Though she didn’t teach synchronized swimming, my mother was a teacher. She was also a trainer.  She was a coach.  She was a guide for many people throughout the world.  My mother never let people tell her what she could and couldn’t do, and she helped many, many people gain control over their lives when they felt they’d lost it.

“I don’t think you’ve let too many people tell you what to do, Mom,” I say in response.

She chuckles and smiles at me.  “You’re so good to me.” 

I hear this many times a day, and I always give her the same weary reply. 

“You deserve it, Mom.”

“Do I?  Well thank you.  I don’t always think so.  I think sometimes I’m just a pain in the ass.  My brain doesn’t work so well now,” she says. “And people get frustrated with me.”

It’s true.  All of it.  To say that my brother, sister and I, and our families, don’t get frustrated with my mother is a lie.  Her brain doesn’t work so well.  We get exhausted and frustrated and angry and fearful and depressed.  Dementia is a slow motion tragedy that waylays innocent people from their normal aging trajectory and wreaks havoc on them and their loved ones. 

As a genetic disease, my siblings and I know that we are at risk.  My husband, whose grandmother fell to this disease, dreads it as much as we do. None of us wants this.  None of us wants our kids to be burdened by caring for us. 

Yet as I sit with my mother, eating lunch and discussing the same faulty memories over and over, I can’t help but feel as if my world has been blessed just a little by this.  Maybe it’s the opportunity to recognize that I’m not in control, not as much as I think I am.  Maybe it’s that I’ve learned a new level of compassion as I face bed wetting or arguments about personal hygiene.  Maybe it’s the opportunity to care for my mother as she cared for me.  To ensure that she’s got what she needs to leave this world in the same way that she prepared me to enter it. 

My mother still has a great sense of humor. She loves to sing and dance.  She loves to accompany me on dog walks.  She loves the news.  She loves living. 

I eat my last apple slice and tell my mother that I’m going to head downstairs soon to work. 

“Is there anything planned for this afternoon?” She looks at me as she asks, and I shake my head.

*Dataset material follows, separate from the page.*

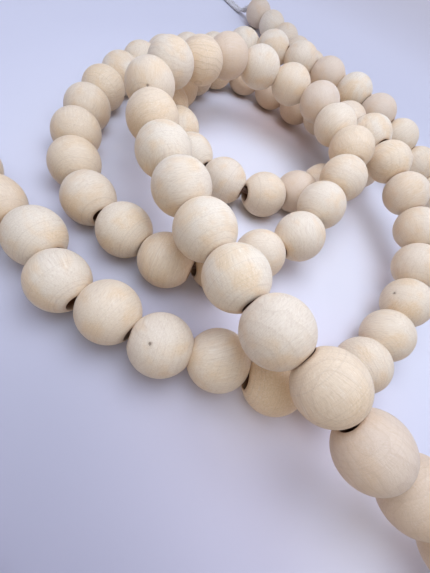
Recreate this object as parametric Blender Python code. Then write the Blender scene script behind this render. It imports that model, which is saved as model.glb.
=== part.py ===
"""Wood bead garland: turned wooden beads strung on a cotton cord, lying in loose crossing coils.

The strand lies on a surface at z = 0. Its beads are made two at a time: a link is two turned beads that
meet at a narrow waist and share one bore, each bead tilted to follow the strand. The end bead is on its own.
A cotton cord runs through every bore, and a loop of the same cord comes out of each end of the strand.
Lengths are in millimetres and are scaled to metres where a mesh or curve is made.
"""
import math

import bmesh
import bpy
import numpy as np
from mathutils import Matrix, Vector

MM = 0.001
UP = Vector((0.0, 0.0, 1.0))

# Beads
BEAD_COUNT = 107
BEAD_RADIUS = 10.0
BEAD_HALF_LENGTH = 8.6
BORE_RADIUS = 3.75
WAIST_RADIUS = 4.6
BAND_HALF_WIDTH = 1.75
SHOULDER_ANGLE = math.radians(49.5)
BEAD_SIDES = 12

# How far each bead of a link is drawn in towards the other, which leaves room between links
DRAWN_IN = 0.3

# Below this rise off the surface a bead lies level on it.
LEVEL_RISE = 0.5

# A bead rests on the flat between two edges of its middle band.
REST_HEIGHT = BEAD_RADIUS * math.cos(math.pi / BEAD_SIDES)

# Cord
CORD_RADIUS = 1.5
CORD_SHORT_OF_FACE = 2.4
LOOP_POINT_SPACING = 8.0
CORD_BEVEL_RESOLUTION = 2

# The strand's route: the number of a bead, where its centre lies, and how far it is raised off the surface.
ROUTE_COLUMNS = ("bead", "x", "y", "rise")
ROUTE = (
    # From the first loop, under the other strands, to the inner arc
    (1, -70, 193, 0), (3, -39, 172, 0), (5, -10, 149, 0), (6, 7, 145, 0),
    (7, 24, 139, 0), (8, 37, 126, 0), (9, 42, 108, 0), (10, 45, 89, 0),
    (11, 44, 71, 0), (12, 46, 52, 0), (13, 39, 36, 0), (14, 28, 21, 0),
    (16, 6, -9, 0), (17, -13, -15, 0), (18, -34, -11, 0), (19, -48, 3, 0),
    (20, -61, 19, 0), (21, -64, 38, 0), (22, -63, 57, 0), (23, -57, 75, 0),
    (24, -40, 85, 0), (25, -22, 84, 0), (26, -4, 80, 1), (27, 12, 72, 6),
    # Over itself and round the right side to the front
    (28, 25, 60, 15), (29, 38, 47, 20), (30, 51, 33, 19), (32, 73, 4, 13),
    (34, 77, -32, 4), (35, 72, -50, 1), (36, 64, -68, 0), (37, 53, -82, 0),
    (38, 35, -90, 0), (39, 16, -92, 0), (40, -2, -96, 0), (41, -20, -95, 0),
    (42, -38, -93, 0), (43, -54, -85, 0), (44, -71, -81, 0), (45, -88, -73, 0),
    # The wide turn at the front left and the run along the front
    (46, -107, -78, 0), (47, -120, -92, 0), (48, -121, -111, 0), (49, -110, -127, 0),
    (51, -80, -149, 0), (53, -46, -163, 0), (56, 11, -171, 0), (58, 49, -167, 0),
    (60, 84, -155, 0),
    # Up onto the strands already laid, and back across them
    (61, 97, -142, 1), (62, 104, -124, 4), (63, 94, -109, 8), (64, 76, -104, 13),
    (65, 58, -102, 19), (66, 42, -94, 23), (67, 25, -88, 24), (68, 9, -77, 22),
    (70, -20, -54, 21), (72, -46, -27, 20), (73, -56, -12, 22), (74, -57, 7, 24),
    (75, -50, 24, 23), (76, -43, 41, 23), (77, -29, 52, 21), (78, -10, 57, 19),
    (79, 7, 52, 20), (80, 19, 38, 20), (81, 30, 23, 21), (82, 32, 5, 17),
    (83, 28, -13, 12), (84, 26, -31, 7), (85, 15, -44, 1), (86, 2, -59, 0),
    # The outer arc on the left
    (87, -15, -69, 0), (88, -33, -65, 0), (89, -51, -61, 0), (91, -77, -33, 0),
    (92, -84, -15, 0), (93, -88, 4, 0), (95, -89, 42, 0), (96, -85, 60, 0),
    (97, -78, 77, 0), (98, -68, 93, 1),
    # Over the first strand to the second end
    (99, -52, 99, 9), (100, -34, 99, 15), (102, 4, 94, 18), (103, 23, 89, 19),
    (104, 39, 80, 18), (105, 58, 76, 14), (106, 75, 71, 8), (107, 92, 66, 2),
)

# One loop: how far out along its end bead's axis, how far to the side, and the height of the cord.
LOOP_COLUMNS = ("along", "across", "height")
LOOP = (
    (7.2, 1.65, REST_HEIGHT), (12.5, 1.7, 8.4), (18, 1.75, 4.4), (25, 1.75, 2.1), (36, 1.8, 1.65),
    (46, 2.4, 1.65), (57, 8, 1.65), (68, 15, 1.65), (80, 16, 1.65), (88, 8, 1.65), (86, -3, 1.65),
    (75, -9, 1.65), (61, -6, 1.65), (48, -2.0, 1.65), (36, -1.8, 1.65), (25, -1.75, 2.1),
    (18, -1.75, 4.4), (12.5, -1.7, 8.4), (7.2, -1.65, REST_HEIGHT),
)

WOOD_COLOUR = (0.76, 0.66, 0.53, 1.0)
CORD_COLOUR = (0.62, 0.60, 0.56, 1.0)


def clear_scene():
    for item in list(bpy.data.objects):
        bpy.data.objects.remove(item, do_unlink=True)


def make_collection(name):
    group = bpy.data.collections.new(name)
    bpy.context.scene.collection.children.link(group)
    return group


def plain_material(name, colour, roughness):
    material = bpy.data.materials.new(name)
    material.use_nodes = True
    shader = material.node_tree.nodes["Principled BSDF"]
    shader.inputs["Base Color"].default_value = colour
    shader.inputs["Roughness"].default_value = roughness
    shader.inputs["Metallic"].default_value = 0.0
    return material


def smooth_curve(keys, points):
    """A function giving the point at any key on a smooth curve through the points."""
    keys = np.array(keys, dtype=float)
    points = np.array(points, dtype=float)
    steps = np.diff(keys)[:, None]
    rates = np.diff(points, axis=0) / steps
    slopes = np.empty_like(points)
    slopes[1:-1] = (rates[:-1] * steps[1:] + rates[1:] * steps[:-1]) / (steps[:-1] + steps[1:])
    slopes[0] = 1.5 * rates[0] - 0.5 * slopes[1]
    slopes[-1] = 1.5 * rates[-1] - 0.5 * slopes[-2]

    def at(key):
        i = int(np.clip(np.searchsorted(keys, key) - 1, 0, len(keys) - 2))
        step = keys[i + 1] - keys[i]
        t = (key - keys[i]) / step
        near = (1 + 2 * t) * (1 - t) ** 2 * points[i] + t * (1 - t) ** 2 * step * slopes[i]
        far = t * t * (3 - 2 * t) * points[i + 1] + t * t * (t - 1) * step * slopes[i + 1]
        return near + far

    return at


def bead_places():
    """The centre and axis of every bead: the axis runs from the bead before it to the bead after it."""
    column = {name: i for i, name in enumerate(ROUTE_COLUMNS)}
    numbers = [row[column["bead"]] for row in ROUTE]
    route = smooth_curve(numbers, [[row[column[name]] for name in ("x", "y", "rise")] for row in ROUTE])
    centres = []
    for number in range(1, BEAD_COUNT + 1):
        x, y, rise = route(number)
        centres.append(Vector((x, y, REST_HEIGHT + (rise if rise > LEVEL_RISE else 0.0))))
    for i in range(1, BEAD_COUNT, 2):
        pull = (centres[i + 1] - centres[i]).normalized() * DRAWN_IN
        centres[i] += pull
        centres[i + 1] -= pull
    axes = []
    for i, centre in enumerate(centres):
        axis = centres[min(i + 1, BEAD_COUNT - 1)] - centres[max(i - 1, 0)]
        if centre.z < REST_HEIGHT + LEVEL_RISE:
            axis.z = 0.0
        axes.append(axis.normalized())
    return list(zip(centres, axes))


def group_into_links(places):
    """The end bead on its own, then the beads two by two, each with its number in the strand."""
    numbered = list(enumerate(places, start=1))
    return [numbered[:1]] + [numbered[i:i + 2] for i in range(1, len(numbered), 2)]


def place_matrix(centre, axis):
    """Local Z runs along the strand, and one flat of a bead faces straight down."""
    down = (-UP + axis * axis.z).normalized()
    roll = math.pi / BEAD_SIDES
    across = down * math.cos(roll) - axis.cross(down) * math.sin(roll)
    turn = Matrix((across, axis.cross(across), axis)).transposed()
    return Matrix.Translation(centre) @ turn.to_4x4()


def face_centre(place, towards):
    """The middle of a bead's end face: towards is 1 for the end further along the strand, else -1."""
    centre, axis = place
    return centre + axis * towards * BEAD_HALF_LENGTH


def meeting_matrix(near, far):
    """The place where the bores of two neighbouring beads meet."""
    middle = (face_centre(near, 1) + face_centre(far, -1)) / 2
    return place_matrix(middle, (near[1] + far[1]).normalized())


def bead_outline():
    """Outer outline of one bead from its near end to its far end, as (radius, distance along) pairs."""
    shoulder_radius = BEAD_RADIUS * math.sin(SHOULDER_ANGLE)
    shoulder = BEAD_RADIUS * math.cos(SHOULDER_ANGLE)
    half = [(BORE_RADIUS, BEAD_HALF_LENGTH), (shoulder_radius, shoulder), (BEAD_RADIUS, BAND_HALF_WIDTH)]
    return [(radius, -along) for radius, along in half] + half[::-1]


def add_ring(mesh, matrix, radius, along):
    """A ring of points round a local Z axis."""
    ring = []
    for i in range(BEAD_SIDES):
        angle = 2 * math.pi * i / BEAD_SIDES
        point = Vector((radius * math.cos(angle), radius * math.sin(angle), along))
        ring.append(mesh.verts.new((matrix @ point) * MM))
    return ring


def link_rings(mesh, link):
    """The rings of one bead or of two, up the outside and back down the bore."""
    matrices = [place_matrix(*place) for number, place in link]
    outline = bead_outline()
    if len(link) == 1:
        return [add_ring(mesh, matrices[0], *point) for point in outline]
    meeting = meeting_matrix(link[0][1], link[1][1])
    rings = [add_ring(mesh, matrices[0], *point) for point in outline[:-1]]
    rings.append(add_ring(mesh, meeting, WAIST_RADIUS, 0.0))
    rings += [add_ring(mesh, matrices[1], *point) for point in outline[1:]]
    rings.append(add_ring(mesh, meeting, BORE_RADIUS, 0.0))
    return rings


def make_link(link, material, group):
    """Lofts the rings into one closed body, the last ring meeting the first."""
    name = ("beads_" if len(link) == 2 else "bead_") + "_".join(f"{number:03d}" for number, place in link)
    middle = sum((place[0] for number, place in link), Vector()) / len(link)
    loft = bmesh.new()
    rings = link_rings(loft, link)
    for ring, following in zip(rings, rings[1:] + rings[:1]):
        for i in range(BEAD_SIDES):
            j = (i + 1) % BEAD_SIDES
            loft.faces.new((ring[i], ring[j], following[j], following[i]))
    bmesh.ops.translate(loft, verts=loft.verts, vec=-middle * MM)
    bmesh.ops.recalc_face_normals(loft, faces=loft.faces)
    mesh = bpy.data.meshes.new(name)
    loft.to_mesh(mesh)
    loft.free()
    mesh.shade_smooth()
    mesh.materials.append(material)
    item = bpy.data.objects.new(name, mesh)
    item.location = middle * MM
    group.objects.link(item)


def make_tube(name, points, material, group):
    curve = bpy.data.curves.new(name, "CURVE")
    curve.dimensions = "3D"
    curve.bevel_depth = CORD_RADIUS * MM
    curve.bevel_resolution = CORD_BEVEL_RESOLUTION
    curve.use_fill_caps = True
    spline = curve.splines.new("POLY")
    spline.points.add(len(points) - 1)
    for target, point in zip(spline.points, points):
        target.co = (*(point * MM), 1.0)
    spline.use_smooth = True
    curve.materials.append(material)
    item = bpy.data.objects.new(name, curve)
    group.objects.link(item)


def make_threading_cord(places, material, group):
    """The cord passes the middle of each place where two bores meet, and stops short of the outer faces."""
    points = [face_centre(places[0], -1) + places[0][1] * CORD_SHORT_OF_FACE]
    for near, far in zip(places, places[1:]):
        points.append(meeting_matrix(near, far).translation)
    points.append(face_centre(places[-1], 1) - places[-1][1] * CORD_SHORT_OF_FACE)
    make_tube("threading_cord", points, material, group)


def loop_points(centre, outward, side_sign):
    """Points along one loop, from the end bead's bore, round, and back to it."""
    side = UP.cross(outward) * side_sign
    column = {name: i for i, name in enumerate(LOOP_COLUMNS)}
    corners = []
    for row in LOOP:
        point = centre + outward * row[column["along"]] + side * row[column["across"]]
        point.z = row[column["height"]]
        corners.append(point)
    lengths = [0.0]
    for near, far in zip(corners, corners[1:]):
        lengths.append(lengths[-1] + (far - near).length)
    route = smooth_curve(lengths, corners)
    count = round(lengths[-1] / LOOP_POINT_SPACING)
    return [Vector(route(lengths[-1] * i / count)) for i in range(count + 1)]


def beads_middle(places):
    """The middle of the box round all the beads, on the surface that they lie on."""
    rings = []
    for place in places:
        matrix = place_matrix(*place)
        for radius, along in bead_outline():
            for i in range(BEAD_SIDES):
                angle = 2 * math.pi * i / BEAD_SIDES
                rings.append(matrix @ Vector((radius * math.cos(angle), radius * math.sin(angle), along)))
    rings = np.array(rings)
    middle = (rings.min(axis=0) + rings.max(axis=0)) / 2
    return Vector((middle[0], middle[1], 0.0))


def main():
    clear_scene()
    group = make_collection("wood_bead_garland")
    places = bead_places()
    shift = beads_middle(places)
    places = [(centre - shift, axis) for centre, axis in places]
    wood = plain_material("bead_wood", WOOD_COLOUR, 0.6)
    for link in group_into_links(places):
        make_link(link, wood, group)
    cotton = plain_material("cotton_cord", CORD_COLOUR, 0.9)
    make_threading_cord(places, cotton, group)
    # The loop at the second end is the first one's mirror image.
    make_tube("first_loop", loop_points(places[0][0], -places[0][1], 1), cotton, group)
    make_tube("second_loop", loop_points(places[-1][0], places[-1][1], -1), cotton, group)


main()
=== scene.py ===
"""Looks of the wood bead garland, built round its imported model.

Every bead gets a finely turned ball in solid-wood grain, and the cord gets its twisted plies. The strand's
route and the loops are the ones that the model was made with. Lengths are in millimetres until a mesh is
made, and the floor and the lights are placed in metres.
"""
import math
import random

import bpy
import numpy as np
from mathutils import Euler, Matrix, Vector


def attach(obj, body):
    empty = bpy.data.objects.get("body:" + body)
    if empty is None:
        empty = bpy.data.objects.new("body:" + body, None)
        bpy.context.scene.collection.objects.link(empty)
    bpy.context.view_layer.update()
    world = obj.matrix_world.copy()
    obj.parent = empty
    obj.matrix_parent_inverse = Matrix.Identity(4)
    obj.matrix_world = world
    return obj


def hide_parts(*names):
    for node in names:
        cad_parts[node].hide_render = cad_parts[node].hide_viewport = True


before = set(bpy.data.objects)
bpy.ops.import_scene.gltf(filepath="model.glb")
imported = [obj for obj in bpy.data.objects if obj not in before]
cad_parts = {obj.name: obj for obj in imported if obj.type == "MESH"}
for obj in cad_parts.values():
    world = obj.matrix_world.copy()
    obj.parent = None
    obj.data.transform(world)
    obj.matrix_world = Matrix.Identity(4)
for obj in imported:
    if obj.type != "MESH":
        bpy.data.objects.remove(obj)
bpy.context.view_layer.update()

MM = 0.001
UP = Vector((0.0, 0.0, 1.0))
ORIGIN = (0.0, 0.0, 0.0)

# How far the route is moved, so that the middle of the box round the beads is at the origin
SHIFT = Vector((8.481, -11.028, 0.0))

# Beads
BEAD_COUNT = 107
BEAD_RADIUS = 10.0
BEAD_LENGTHENING = 1.02
BEAD_SIDES = 60
OUTLINE_STEPS = 30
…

“Nope, nothing planned.  We’ll probably take a walk with the dog after I’m done working though.”

Her face brightens.

“That’s terrific,” she says. “Just give me some warning so that I can get ready when it’s time to go.”

I will.  I always do. 

I stand up, pick up my plate and cup and move to the counter.  Her plate is still half full.

“Of course.  I’ll let you know when it’s time,” I say.

I start the electric water kettle for Mom’s tea then move into the living room where I turn on the news stream.

Lunch is over.  The cycle will repeat itself tomorrow.